▶ [Task to carry out]
The data below is to be returned in full and exactly.

▶ [Recorded data]
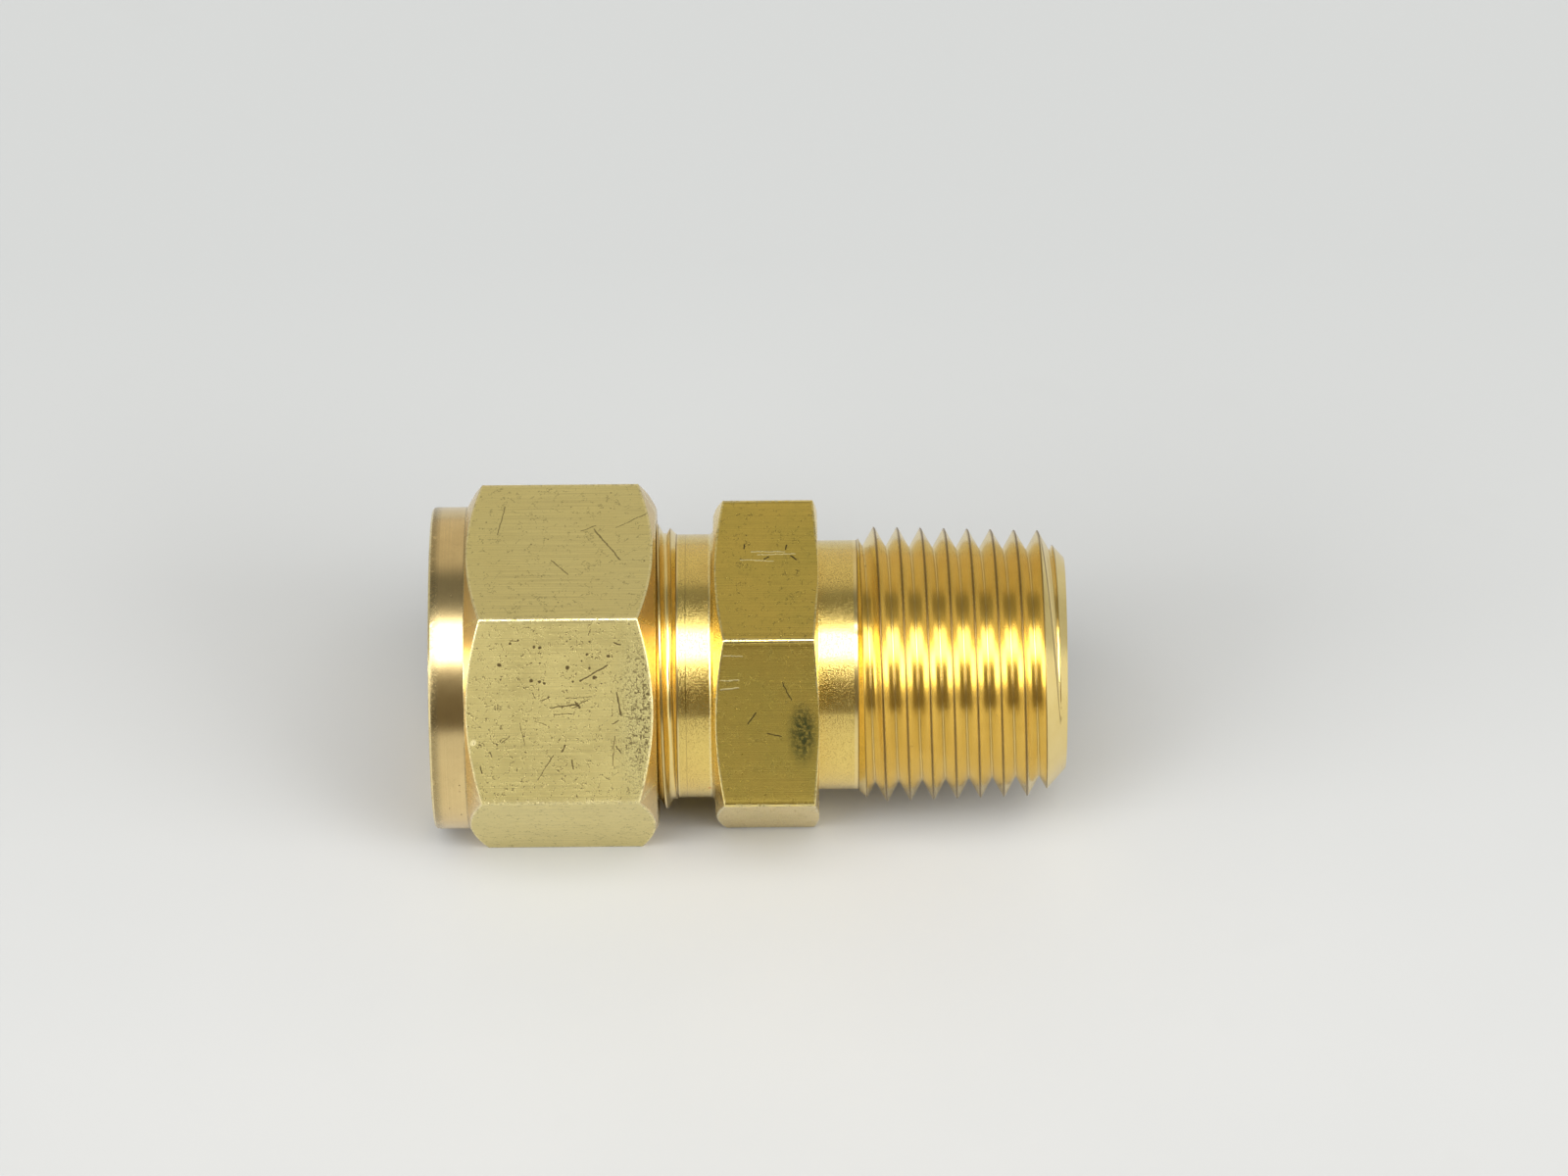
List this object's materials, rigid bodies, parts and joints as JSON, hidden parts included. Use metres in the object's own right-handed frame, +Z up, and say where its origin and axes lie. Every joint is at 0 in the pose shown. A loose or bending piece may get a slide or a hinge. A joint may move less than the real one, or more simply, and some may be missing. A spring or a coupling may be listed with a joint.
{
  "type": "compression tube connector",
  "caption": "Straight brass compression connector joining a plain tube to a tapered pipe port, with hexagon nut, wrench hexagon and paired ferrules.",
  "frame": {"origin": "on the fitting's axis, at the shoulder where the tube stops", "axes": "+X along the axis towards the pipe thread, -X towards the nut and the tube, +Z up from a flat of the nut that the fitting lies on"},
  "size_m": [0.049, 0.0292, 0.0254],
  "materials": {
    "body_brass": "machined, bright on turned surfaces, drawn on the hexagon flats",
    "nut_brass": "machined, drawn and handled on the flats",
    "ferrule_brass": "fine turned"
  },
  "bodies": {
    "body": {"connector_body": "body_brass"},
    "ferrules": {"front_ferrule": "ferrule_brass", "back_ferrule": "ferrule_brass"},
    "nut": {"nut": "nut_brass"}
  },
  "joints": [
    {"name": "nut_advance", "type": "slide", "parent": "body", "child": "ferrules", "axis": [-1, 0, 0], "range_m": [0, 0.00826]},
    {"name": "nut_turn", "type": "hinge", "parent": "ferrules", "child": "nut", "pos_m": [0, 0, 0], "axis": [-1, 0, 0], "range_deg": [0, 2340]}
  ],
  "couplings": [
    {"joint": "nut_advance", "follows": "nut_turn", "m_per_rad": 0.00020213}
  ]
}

▶ [Task answer]
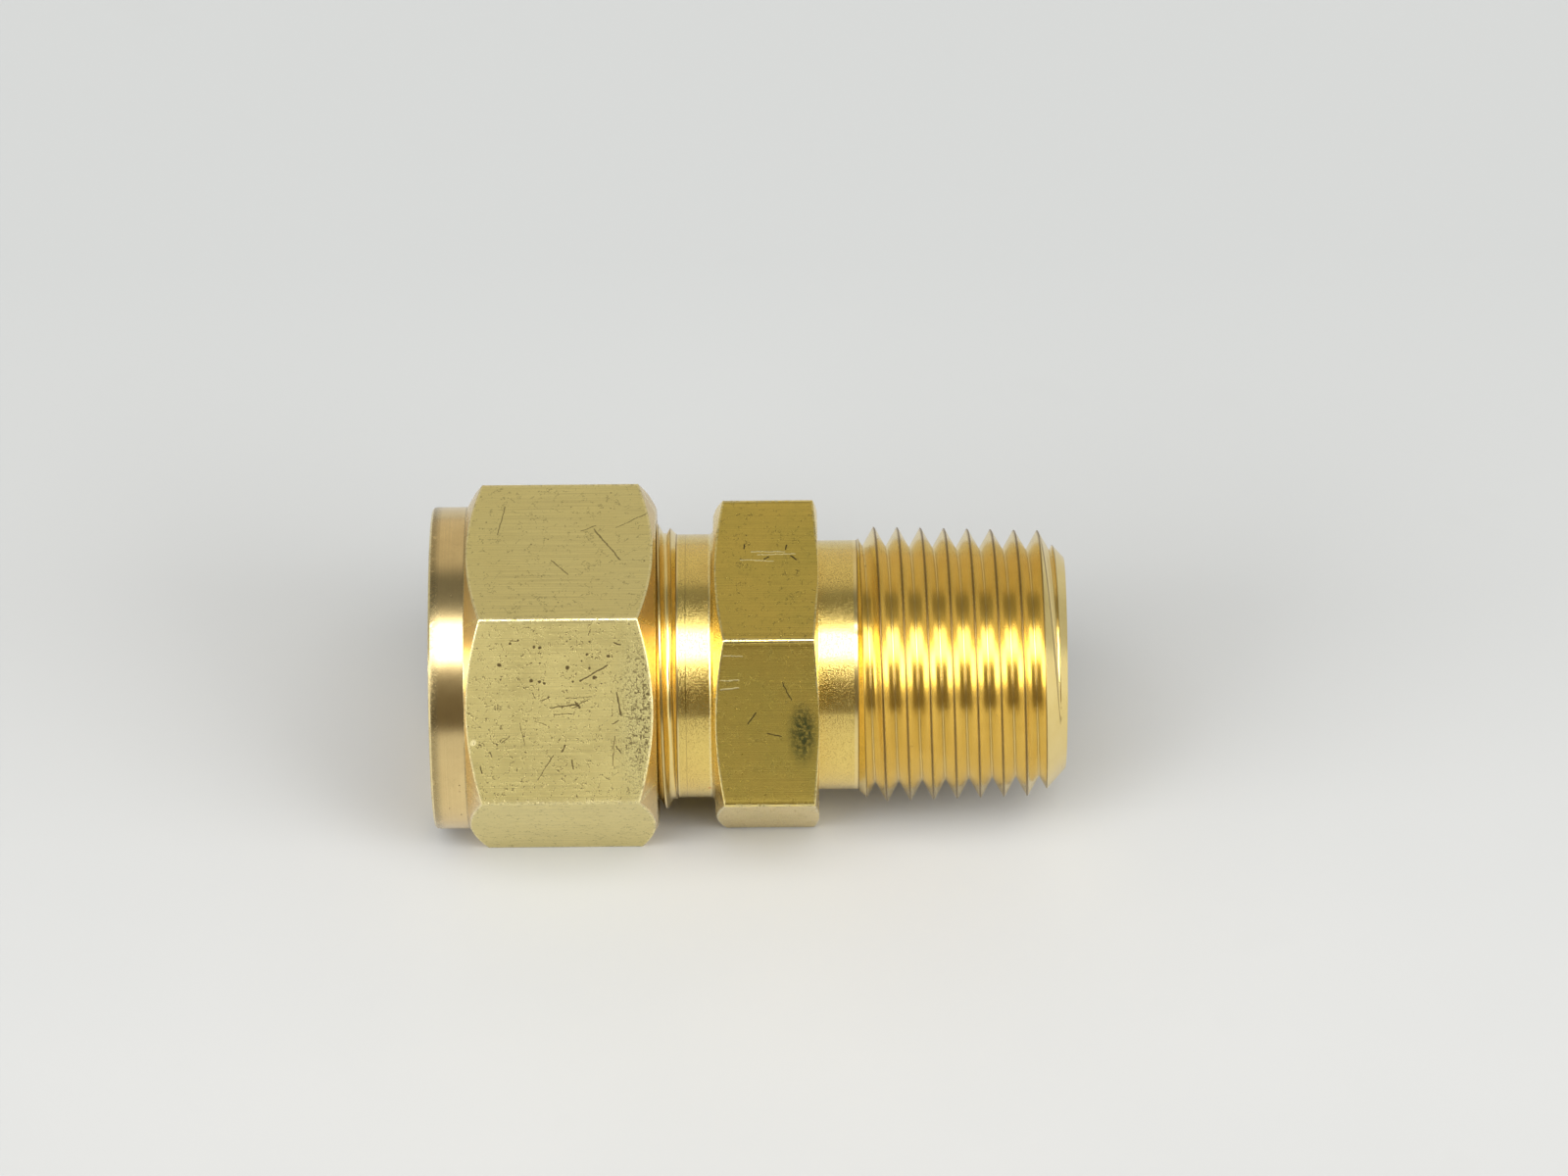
List this object's materials, rigid bodies, parts and joints as JSON, hidden parts included. Use metres in the object's own right-handed frame, +Z up, and say where its origin and axes lie. Every joint is at 0 in the pose shown. A loose or bending piece may get a slide or a hinge. A joint may move less than the real one, or more simply, and some may be missing. A spring or a coupling may be listed with a joint.
{
  "type": "compression tube connector",
  "caption": "Straight brass compression connector joining a plain tube to a tapered pipe port, with hexagon nut, wrench hexagon and paired ferrules.",
  "frame": {"origin": "on the fitting's axis, at the shoulder where the tube stops", "axes": "+X along the axis towards the pipe thread, -X towards the nut and the tube, +Z up from a flat of the nut that the fitting lies on"},
  "size_m": [0.049, 0.0292, 0.0254],
  "materials": {
    "body_brass": "machined, bright on turned surfaces, drawn on the hexagon flats",
    "nut_brass": "machined, drawn and handled on the flats",
    "ferrule_brass": "fine turned"
  },
  "bodies": {
    "body": {"connector_body": "body_brass"},
    "ferrules": {"front_ferrule": "ferrule_brass", "back_ferrule": "ferrule_brass"},
    "nut": {"nut": "nut_brass"}
  },
  "joints": [
    {"name": "nut_advance", "type": "slide", "parent": "body", "child": "ferrules", "axis": [-1, 0, 0], "range_m": [0, 0.00826]},
    {"name": "nut_turn", "type": "hinge", "parent": "ferrules", "child": "nut", "pos_m": [0, 0, 0], "axis": [-1, 0, 0], "range_deg": [0, 2340]}
  ],
  "couplings": [
    {"joint": "nut_advance", "follows": "nut_turn", "m_per_rad": 0.00020213}
  ]
}